Our new city commission has held four work sessions on the Orange Avenue Overlay (OAO) after they rescinded the previously approved overlay ordinances on March 30, 2020. Rescinding the OAO threw away years of professional planning and hundreds of thousands of dollars. As predicted, they now waste even more of our money and resources.

Links to videos of these work sessions are below.
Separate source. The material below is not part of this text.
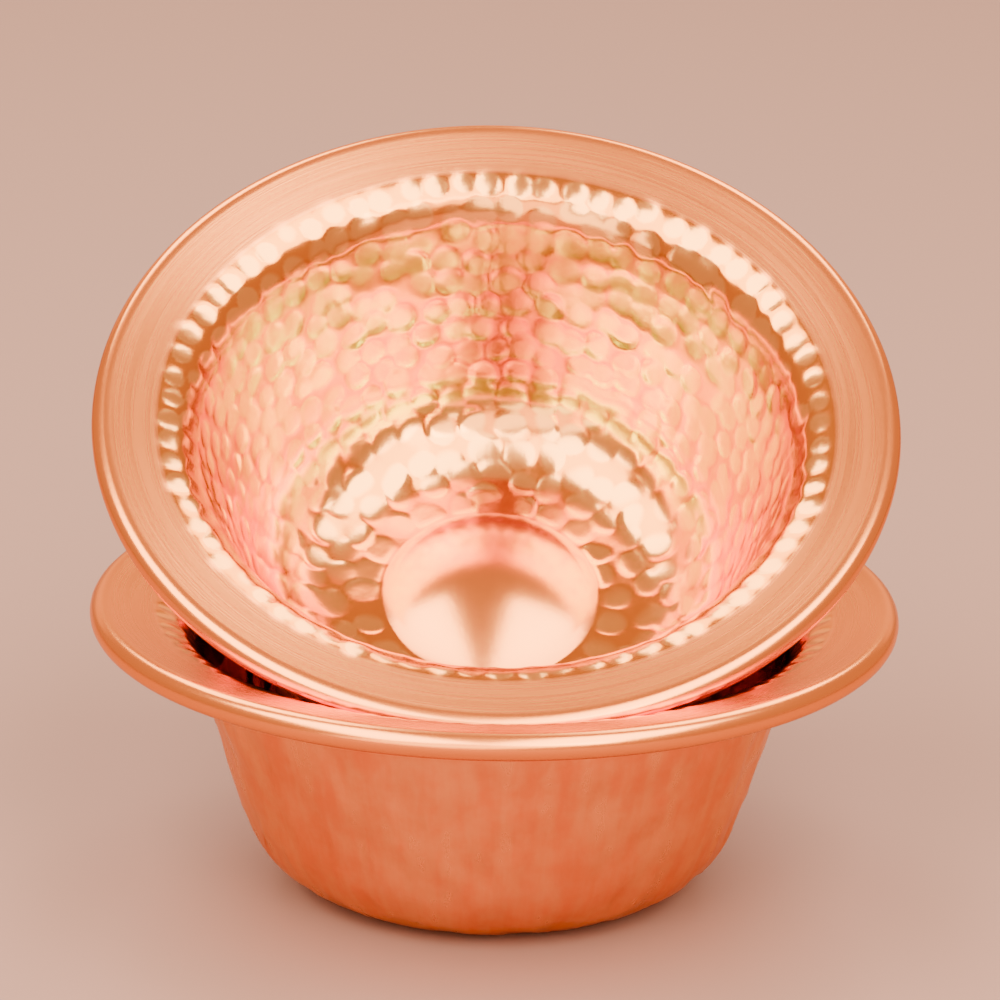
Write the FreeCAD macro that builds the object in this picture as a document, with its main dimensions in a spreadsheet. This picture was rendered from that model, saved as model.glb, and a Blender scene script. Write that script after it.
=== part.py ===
import FreeCAD, Part
import math
import os
import Sketcher

# Two hammered copper bowls of one pattern. The lower one stands on its flat ring, and the
# upper one leans in it: its rolled rim lies on the lower bowl's near shoulder, and its base
# lies over the lower bowl's far shoulder. Each bowl is one sheet, raised from a flat disc:
# a pushed-up dome in the floor, a flat ring round it, a round corner, a sloping wall, a
# round shoulder, a sloping flange and a rim rolled down over a wire.
#
# The frame: origin at the centre of the ring that the lower bowl stands on, +Z up, in
# millimetres. The upper bowl leans towards -Y.

SIZES = {
    "rim_radius": 50.0,        # outside of the rolled rim
    "bowl_height": 36.7,       # from the table to the top of the rolled rim
    "sheet_thickness": 1.0,
    "bead_radius": 1.7,        # outside of the roll
    "groove_depth": 0.12,      # from the top of the roll down to where the flange meets it
    "roll_seam": 0.12,         # gap between the rolled edge and the flange above it
    "wire_play": 0.02,         # between the rim wire and the inside of the roll
    "flange_width": 5.1,       # from the middle of the shoulder curve to the middle of the roll
    "flange_slope": 12.0,      # degrees that the flange rises towards the rim
    "shoulder_radius": 7.0,    # top face of the curve between wall and flange
    "wall_slope": 17.0,        # degrees that the wall leans out from upright
    "corner_radius": 14.0,     # underside of the curve between base and wall
    "ring_width": 4.3,         # flat floor between the dome and the corner curve
    "dome_rise": 3.2,          # height of the dome above the flat floor
    "lean_angle": 31.0,        # degrees that the upper bowl leans
    "seat_gap": 0.1,           # clearance where the upper bowl rests on the lower one
}

NEAR_SAMPLES = 41              # places round the upper roll that are tried against the lower bowl
FAR_SAMPLES = 61               # places round the upper base that are tried against the lower bowl
SAMPLES = 16                   # places along the corner and along the wall of the upper underside
START, END, MIDDLE = 1, 2, 3   # the sketcher's numbers for the points of a line or an arc
HORIZONTAL_AXIS, VERTICAL_AXIS = -1, -2


def make_sheet(doc):
    """The spreadsheet that holds every driving size under its own name."""
    sheet = doc.addObject("Spreadsheet::Sheet", "Sizes")
    for row, (name, value) in enumerate(SIZES.items(), start=1):
        sheet.set("A%d" % row, name)
        sheet.set("B%d" % row, str(value))
        sheet.setAlias("B%d" % row, name)
    doc.recompute()
    return sheet


class Outline:
    """The places of a bowl's profile, radius first and height second, worked out from the sheet."""

    def __init__(self, sheet):
        size = {name: float(sheet.get(name)) for name in SIZES}
        self.sheet_thickness = size["sheet_thickness"]
        self.slope = math.radians(size["flange_slope"])
        # the roll, and the point where the flange meets it
        self.roll_radius = size["bead_radius"]
        self.wire_hole = self.roll_radius - self.sheet_thickness
        self.wire_radius = self.wire_hole - size["wire_play"]
        self.roll = (size["rim_radius"] - self.roll_radius, size["bowl_height"] - self.roll_radius)
        above = self.roll_radius - size["groove_depth"]
        self.groove = (self.roll[0] - math.sqrt(self.roll_radius**2 - above**2), self.roll[1] + above)
        # the shoulder touches the flange's line
        self.shoulder_radius = size["shoulder_radius"]
        across = self.roll[0] - size["flange_width"]
        line_height = self.groove[1] + (across - self.groove[0]) * math.tan(self.slope)
        self.shoulder = (across, line_height - self.shoulder_radius / math.cos(self.slope))
        self.shoulder_under = self.shoulder_radius - self.sheet_thickness
        # the wall is straight, and touches the shoulder's arc and the corner's arc
        self.wall_slope = math.radians(size["wall_slope"])
        self.inward = (-math.cos(self.wall_slope), math.sin(self.wall_slope))
        self.down = (-math.sin(self.wall_slope), -math.cos(self.wall_slope))
        self.corner_radius = size["corner_radius"]
        fall = self.shoulder[1] - self.corner_radius
        between = self.shoulder_under + self.corner_radius + fall * math.sin(self.wall_slope)
        self.corner = (across - between / math.cos(self.wall_slope), self.corner_radius)
        # the dome is a cap of a sphere whose edge lies on the flat floor
        self.dome_edge = self.corner[0] - size["ring_width"]
        rise = size["dome_rise"]
        self.dome_radius = (self.dome_edge**2 + rise**2) / (2 * rise)
        self.dome = (0.0, self.sheet_thickness + rise - self.dome_radius)
        # the flange's underside, as a height over the middle of the roll square to the flange
        self.along = (math.cos(self.slope), math.sin(self.slope))
        self.square = (-self.along[1], self.along[0])
        from_roll = (self.groove[0] - self.roll[0], self.groove[1] - self.roll[1])
        top_height = from_roll[0] * self.square[0] + from_roll[1] * self.square[1]
        self.under_height = top_height - self.sheet_thickness
        self.seam_height = self.under_height - size["roll_seam"]

    def on_roll(self, radius, height):
        """The angle at which a circle round the roll has this height square to the flange, inner side."""
        back = math.sqrt(radius**2 - height**2)
        x = height * self.square[0] - back * self.along[0]
        y = height * self.square[1] - back * self.along[1]
        return math.atan2(y, x)

    def underside(self):
        """Places on the flat ring, the corner and the wall, from the dome to the shoulder."""
        quarter = math.radians(90)
        places = [(self.dome_edge, 0.0), (0.5 * (self.dome_edge + self.corner[0]), 0.0)]
        for step in range(SAMPLES + 1):
            angle = -quarter + (quarter - self.wall_slope) * step / SAMPLES
            places.append(polar(self.corner, self.corner_radius, angle))
        foot = places[-1]
        top = polar(self.shoulder, self.shoulder_under, 2 * quarter - self.wall_slope)
        for step in range(1, SAMPLES + 1):
            part = step / SAMPLES
            places.append((foot[0] + (top[0] - foot[0]) * part, foot[1] + (top[1] - foot[1]) * part))
        return places

    def gap_over(self, radius, height):
        """Distance from a point to the bowl's top face, less than zero inside the sheet."""
        x, y = radius - self.shoulder[0], height - self.shoulder[1]
        if x * self.down[0] + y * self.down[1] >= 0:
            return x * self.inward[0] + y * self.inward[1] - self.shoulder_radius
        to_roll = math.hypot(radius - self.roll[0], height - self.roll[1]) - self.roll_radius
        if x * self.along[0] + y * self.along[1] <= 0:
            return min(to_roll, math.hypot(x, y) - self.shoulder_radius)
        return min(to_roll, x * self.square[0] + y * self.square[1] - self.shoulder_radius)


def polar(centre, radius, angle):
    return centre[0] + radius * math.cos(angle), centre[1] + radius * math.sin(angle)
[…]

Watch them if you enjoy a good tragic comedy.

April 23, 2020 Work Session
April 30, 2020 Work Session
May 27, 2020 Work Session
June 25, 2020 Work Session

Please email the city commission and tell them to STOP wasting our money and resources on the OAO. They should recognize this is a lost cause and move on.

On June 25th Carolyn Cooper, Todd Weaver, and Sheila DeCiccio made it clear they intend to vote to prohibit transfer of residential density for OAO properties owned by Demetree and Holler interests (areas D and J). DeCiccio mentioned waiting for irrelevant parking information but density transfer is clearly dead.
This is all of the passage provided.